Cork City’s best young players wired with club DNA due to strong academy structure

While Colin Healy will need new recruits for the club's return to the Premier Division, they have a host of gifted home-grown footballers
Cork City’s best young players wired with club DNA due to strong academy structure

Cian Murphy of Cork City in action against Paul Cleary of Wexford. Picture: Eóin Noonan/Sportsfile

CORK CITY are back in the top flight of Irish football after their First Division title success was won with a home-grown core brought up through the club’s academy.

That meant that youth propped the club up and ensured their promotion at the expense of teams with a far bigger budget.

The group includes club captain Cian Coleman, striker Cian Murphy, and goalkeeper David Harrington.

That’s just a sample of the names that brought joy back to the people of Cork after two years of misery.

This was a group that first cut their teeth in the tumultuous 2020 season, a year that ended in relegation and defeat to Rockmount in the final of the Munster Senior Cup.

It was their quest for a domestic trophy that saw this crop first make their name. A group containing Murphy, Harrington, and Cian Bargary all played against Mayfield United in the quarter-finals of the Munster Senior Cup, and they ground out a 2-1 win.

Little did anyone know on that bitterly cold night that seeds of future glory were being sown.

But to treat that night as the catalyst is not doing justice to the work done in the proceeding years in the City academy. It was there that the real story of this squad begins.

Even club captain Cian Coleman can be included in this conversation. The versatile midfielder who can sometimes play as a defender won a league and cup with the U19s under Stephen Bermingham.

He also represented the club in the Uefa Youth League and he helped City beat HJK Helsinki 1-0 on aggregate in the first round. That was a historic result also for Irish football as the club became the first Irish team to progress in the underage version of the Champions League.

Coleman left for pastures new and played for Cobh Ramblers, Limerick, and St Patrick’s Athletic before returning in 2020. The U19 team which made history on the continent also included a young Alec Byrne. The midfielder from Carrigaline joined in 2015 and he featured for both the U17s and U19s.

He started in the win over HJK Helsinki at Turner’s Cross and he made his senior debut against Limerick in the EA Sports Cup in 2017.

PROGRESS

Byrne established himself as a first-team regular by starting 20 games in 2021, a run derailed by injury in 2022. He is just one player who did one of the hardest things in football, progressing from a club’s academy to the first team.

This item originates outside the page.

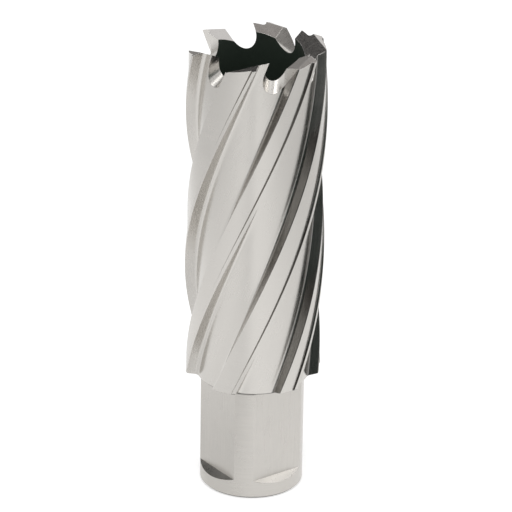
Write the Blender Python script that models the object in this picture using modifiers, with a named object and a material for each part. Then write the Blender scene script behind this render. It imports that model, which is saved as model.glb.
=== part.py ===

Murphy and Bargary, who started with St Michael’s AFC in Tipperary, featured on the U17 team that won their league title by beating Bohemians in a penalty shoot-out at Turner’s Cross in 2017. That was the first time that they lifted a trophy together and it was the perfect introduction to the club ethos.

Murphy made his senior debut 10 months later during a 5-1 win over Home Farm in the FAI Cup and he first appeared in the league that October during a stalemate with Shamrock Rovers at Tallaght Stadium.

Bargary followed in 2019 by featuring in a 4-1 win over Cobh Ramblers in the League of Ireland Cup and a month later he made his senior debut against UCD at the Belfield Bowl.

The pair rose to prominence during City’s time in the First Division, as they scored 25 league goals between them over the last two seasons.

Goalkeeper David Harrington was brought to Turner’s Cross from Cobh Ramblers in 2018 and he joined the club’s U19s. He featured intermittently until the tail end of the 2021 First Division season, a period which saw him slot easily in between the posts.

Harrington was at the centre of City’s early season burst of form when they lost just once between February and August, and this set them up for a comfortable title run-in.

David Harrington of Cork City is presented with his PFA Ireland First Division Team of the Year Medal by PFA Ireland chairperson Brendan Clarke. Picture: Sam Barnes/Sportsfile
David Harrington of Cork City is presented with his PFA Ireland First Division Team of the Year Medal by PFA Ireland chairperson Brendan Clarke. Picture: Sam Barnes/Sportsfile

His performances were noted with clubs from across the channel, including Everton, reported to be interested in signing the 22-year-old.

City’s backline also boasted Josh Honohan, a full-back and veteran of the club’s U17s and 19s. He started breaking through into the senior team in 2019 as he made three appearances with two coming from the bench. He returned to first-team action with six starts in 2021 and seven in 2022.

It was this collection of players that brought the buzz back to Turner’s Cross.

CLUB DNA

They are a group moulded in the club’s DNA and this was used to bring back the crowds and re-establish City as a team in the top flight of Irish football.

It also means that there is a clear pathway to professional football for young players across Cork and the south of Munster.